Nous les avions baptisées les Femmes Corbeaux, car elles aimaient se mêler à la charogne, mais en réalité nous sentions qu’elles étaient là pour des raisons que nous ne connaîtrions jamais : comment imaginer ce qui poussait ces deux-là à s’approcher d’un troupeau aussi compliqué que le nôtre, constitué de filles des rues qui avaient fui des foyers que l’on ne pouvait supporter qu’à condition de devenir insensibles au point de ne plus exister, purement et simplement ? Elles, en revanche, habillées avec les corsages élégants de leur mère, relevées par les parfums les plus exquis, venaient nous rappeler nos racines misérables : nos toiles cirées, nos meubles en pin jaunâtres et fragiles, les jetés de lit tachés de graisse qui avaient couvert nos ancêtres avant de couvrir nos propres corps.
Nous nous méfiions doublement d’elles en raison de leur vie d’hommes. Je ne vais pas mentir, un grand nombre d’entre nous retrouvaient parfois leur aspect masculin. Mais si nous engagions ce retour, c’était sur le chemin de la honte, entrer dans notre ancien corps, c’était retrouver une image que nous rejetions et que parfois même nous haïssions. Mais les Femmes Corbeaux emmenaient avec elles cette aura de garçons qui nous retournait les tripes chaque fois que nous les avions près de nous. Ce n’était pas seulement parce qu’elles ne s’assumaient pas. Elles s’y refusaient parce que c’était plus commode comme ça. La position confortable qui était la leur révélait le caractère inconfortable de la nôtre : nous n’avions jamais eu l’opportunité de nous cacher dans un placard. Dès notre naissance, on nous avait jetées hors du placard, nous étions les esclaves de notre apparence.

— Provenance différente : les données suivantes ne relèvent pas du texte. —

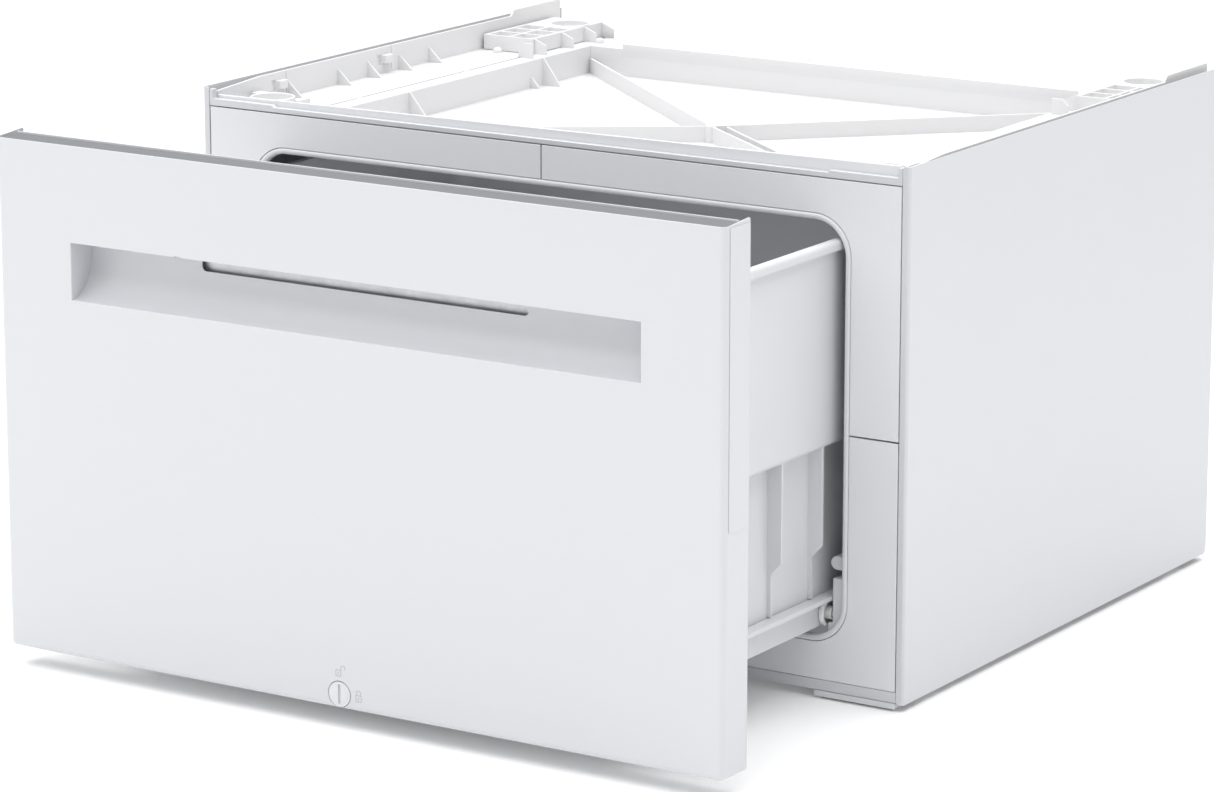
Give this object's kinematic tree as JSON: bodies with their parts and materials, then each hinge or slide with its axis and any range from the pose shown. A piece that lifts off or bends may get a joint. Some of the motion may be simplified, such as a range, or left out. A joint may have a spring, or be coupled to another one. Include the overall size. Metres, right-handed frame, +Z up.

Le désir de mourir remonte à mon enfance, un fantasme de suicide précoce, qui m’accompagne depuis que je suis petit. Je sais qu’il est là, je l’identifie clairement, je le distingue parmi tous les désirs possibles, mais j’ignore encore que je m’en libérerai en devenant trans, je ne sais pas encore que, contrairement à ce qu’on m’avait annoncé, le salut pour moi allait être une paire de chaussures à talons et un rouge à lèvres couleur vieux rose.